Miscellaneous Musings

What Does it Take to Make Happy?

Posted Dec 18, 04:50 PM by Kay Camenisch

The common room was peaceful for the moment. Wheelchairs were gathered about, but most of the residents slept, with chins on their chests or white heads lolling to the side. Vivian paced about, ever restless, ever moving; Paul drummed his fingers on the table, and Sara occasionally called out “Help me. Somebody help me.” The TV rattled on, with nobody watching. But all was at peace, and the noises faded into the background with the smells of Pinesol and urine.

Our focus was on my Mother, as we struggled to have a meaningful visit with a loved one who no longer remembered us. She was more lucid today than at most visits, but it remained difficult to know how to communicate with someone whose world is framed only by the present moment. Then I remembered the question of a friend.

“Mother, are you happy? A friend asked me if you’re happy here, so I thought I’d ask you; are you happy?”

After her usual pause, she answered, “Am I happy? I haven’t considered that.” As she contemplated the question, she sucked her lips in and out of her mouth, eyebrows wrinkled from the effort. Finally, she responded in a lifeless voice, “What does it take to make happy?”
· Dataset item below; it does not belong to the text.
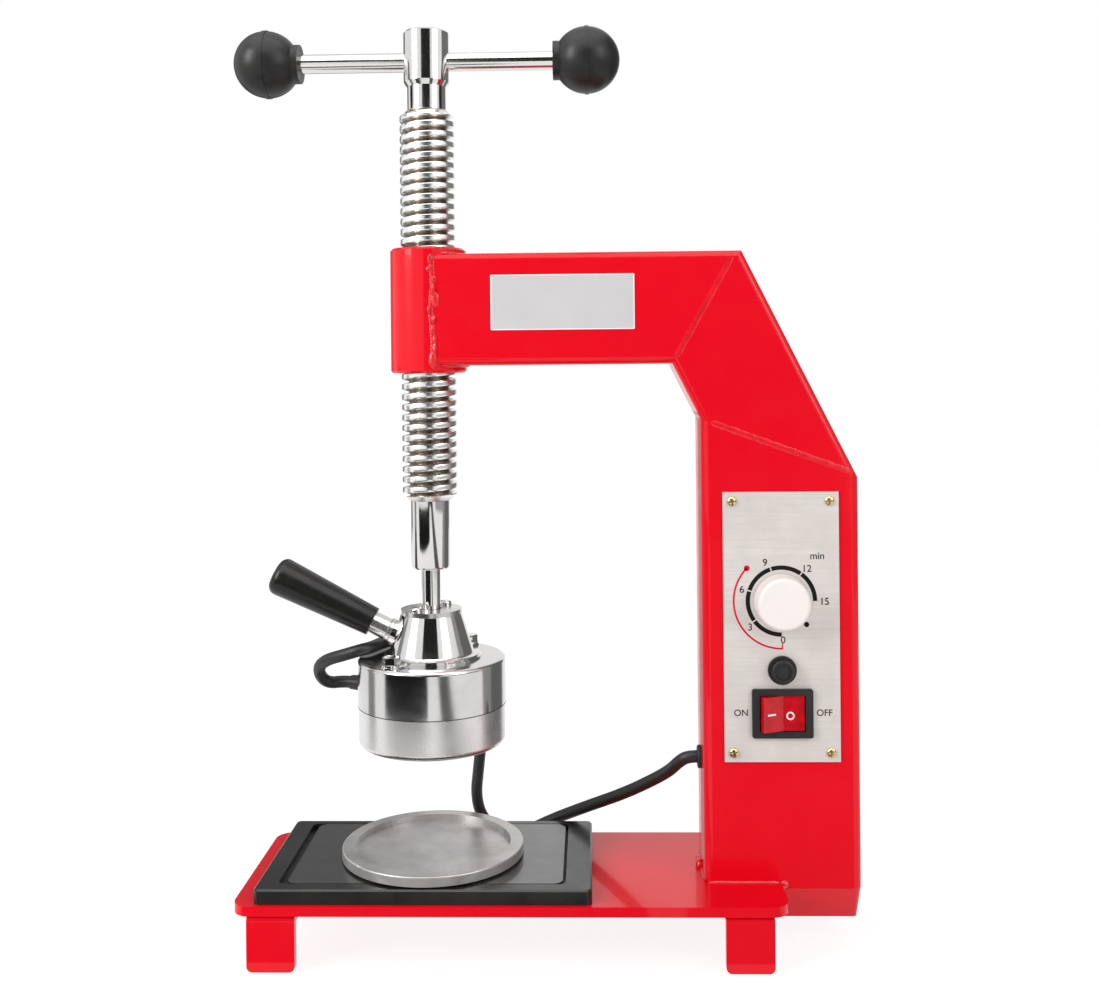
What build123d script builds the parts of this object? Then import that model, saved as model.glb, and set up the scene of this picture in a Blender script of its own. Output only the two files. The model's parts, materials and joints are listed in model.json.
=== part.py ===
"""Screw-clamp bench press with an electrically heated head, for vulcanizing rubber patches.

A welded frame of rectangular tube carries a nut. A coarse-threaded spindle with a ball-ended
bar runs in the nut and pushes a heated head down on a round platen. A timer, a fuse and a
rocker switch sit on a panel in the post, and one black lead runs from the post to the head.

Millimetres, +Z up, -Y towards the user. The origin is on the bench, under the middle of the
press's outline.
"""
import os
from math import cos, pi, radians, sin, tan

from build123d import *

os.makedirs("parts", exist_ok=True)

# ---------------------------------------------------------------- driving dimensions
# Clearances
running_gap = 0.3
slip_gap = 0.2

# Base plate and its four bent feet
base_depth = 100.0
base_thick = 5.0
base_margin = 10.5
base_past_post = 39.0
base_corner = 9.0
foot_height = 28.0
foot_width = 24.0
foot_thick = 4.0
foot_inset = 19.5
foot_edge_gap = 1.0
foot_tab = 22.0
foot_toe_radius = 3.0
foot_bend_radius = 3.5

# Welded frame of rectangular tube
throat = 142.0
frame_depth = 40.0
tube_wall = 2.0
tube_corner = 4.0
post_width = 80.0
post_overlap = 3.0
arm_height = 58.0
arm_clearance = 266.0
elbow_inset = 14.2
elbow_angle = 63.5
end_cap_height = 18.0
end_cap_setback = 9.0

# Nut tube at the end of the arm
nut_diameter = 40.0
nut_length = 65.5
nut_chamfer = 1.2
arm_start = 4.0

# Tray with its inset sheet, and the round platen
tray_width = 168.0
tray_edge = 2.0
tray_thick = 7.4
tray_corner = 3.0
tray_chamfer = 0.8
tray_rim_left = 10.8
tray_rim_right = 13.0
tray_rim_front = 7.6
tray_rim_back = 5.0
tray_pocket = 3.2
tray_pocket_corner = 3.5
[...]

I said, “That’s a good question!” How do you answer that? What does it mean for a person with advanced Alzheimer’s Disease to be happy? After some thought I said, “I guess happy means contentment. Are you contented?”

Beautiful shiny white hair framed her face as her lips moved in and out, in and out. Her blank eyes gave no hint that she was still in the conversation. Finally, in her characteristic flat voice she said, “Yes. I’m contented. You could say I have contentment.”

It was evident she spoke the truth. Her memory is gone, but she spoke with understanding. And with wisdom. As a people, we fill our time with seeking happiness. But how many have stopped to ask, “What does it take to make happy?” As we ask that question, we may need to pose a more important one, “What is God’s design for us to find happiness?”

I think a 93 year old in an advanced stage of Alzheimer’s could teach us all a lesson. Before we spend so much time, energy, and money on finding happiness, maybe we need to stop and ask, “What does it take to make happy?”